Diversify positions: Avoid putting all funds into one trade; spread risk across multiple assets or strategies.
Monitor positions actively: Keep a close eye on your trades and market conditions to react quickly to changes.
Discipline and planning are key to managing risks effectively in margin trading.
Aspect | Margin Trading | Spot Trading |
Leverage | Uses borrowed funds to increase position size | No leverage; trade with own funds only |
Risk | Higher risk due to potential liquidation and amplified losses | Lower risk; losses limited to invested amount |
Potential Profit | Higher due to leverage | Profit limited to price movement on invested capital |
Interest/Fees | Interest charged on borrowed funds | No interest fees |
Account Type | Requires margin account | Standard trading account |
Conclusion
Margin trading allows you to borrow funds to increase your buying power and potentially earn higher profits. However, it also brings higher risks like liquidation and amplified losses, especially in volatile crypto markets.

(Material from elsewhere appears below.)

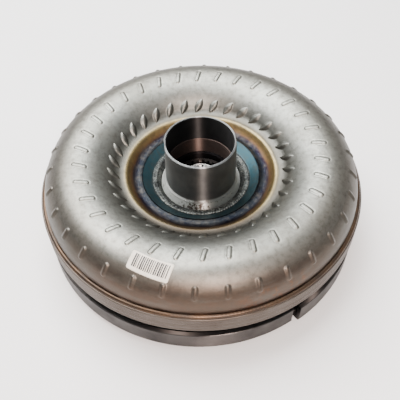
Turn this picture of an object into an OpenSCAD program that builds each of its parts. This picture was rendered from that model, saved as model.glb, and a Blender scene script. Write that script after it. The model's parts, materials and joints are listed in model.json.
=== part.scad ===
// Hydraulic torque converter with a lock-up clutch, standing cover down and hub up.
// The axis of rotation is Z, and z = 0 is the plane of the six threaded flexplate bosses.

/* [Overall] */
// Height of the shell's inner crest above the boss faces, the datum of the shell's profile
crest_z = 66; // [66:1:66]
// Number of impeller blades
blade_count = 34; // [24:1:36]
// Number of turbine blades
turbine_blade_count = 31; // [23:1:35]
// Number of stator vanes
vane_count = 19; // [13:2:23]

/* [Impeller shell] */
// Wall thickness of the impeller shell
shell_t = 3.4; // [3.4:0.1:3.4]
// Radius of the shell's outer wall
shell_r = 133; // [133:1:133]
// Radius of the circle that the crown of the shell follows
crown_r = 105.5; // [105.5:0.5:105.5]
// Radius of the outer half of the crown's section
crown_out_r = 27.5; // [27.5:0.5:27.5]
// Radius of the inner half of the crown's section
crown_in_r = 41; // [41:1:41]

/* [Hub] */
// Outer radius of the pump drive hub
hub_r = 30; // [30:0.5:30]
// Bore radius of the pump drive hub
hub_bore_r = 28; // [28:0.1:28]
// Height of the hub's tip above the crest
hub_tip = 34; // [30:1:40]
// Length of the two drive flats at the tip
flat_len = 20; // [16:1:20]
// Distance of each drive flat from the axis
flat_x = 29.1; // [29:0.1:29.4]
// Bore radius of the bushing in the hub
bushing_r = 26.9; // [26.5:0.1:27]

/* [Cover] */
// Outer radius of the machined band
band_r = 137.2; // [137.2:0.1:137.2]
// Height of the machined band's lower edge
band_z0 = 37.7; // [37:0.1:39]
// Height of the machined band's upper edge
band_z1 = 54.5; // [54:0.1:55]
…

By understanding how margin trading works, the risks involved, and using proper risk management strategies, you can trade more safely and make informed decisions. Always start with small leverage and practice caution to protect your investments.
FAQs
What is the minimum collateral required for margin trading?
The minimum collateral varies by exchange and leverage level but usually starts around 10% of the total position size. Check your platform's requirements before trading.
Can I lose more money than I deposit in margin trading?
Yes, with high leverage, losses can exceed your initial deposit, leading to margin calls or liquidation that may require additional funds.
How does leverage affect my trading profits and losses?
Leverage multiplies both profits and losses by the leverage ratio, increasing potential gains but also the risk of significant losses.
Are margin trading fees higher than spot trading fees?
Margin trading often includes interest on borrowed funds plus trading fees, making it generally more expensive than spot trading.
Is margin trading suitable for beginners?
Margin trading is risky and not recommended for beginners without experience and strong risk management skills.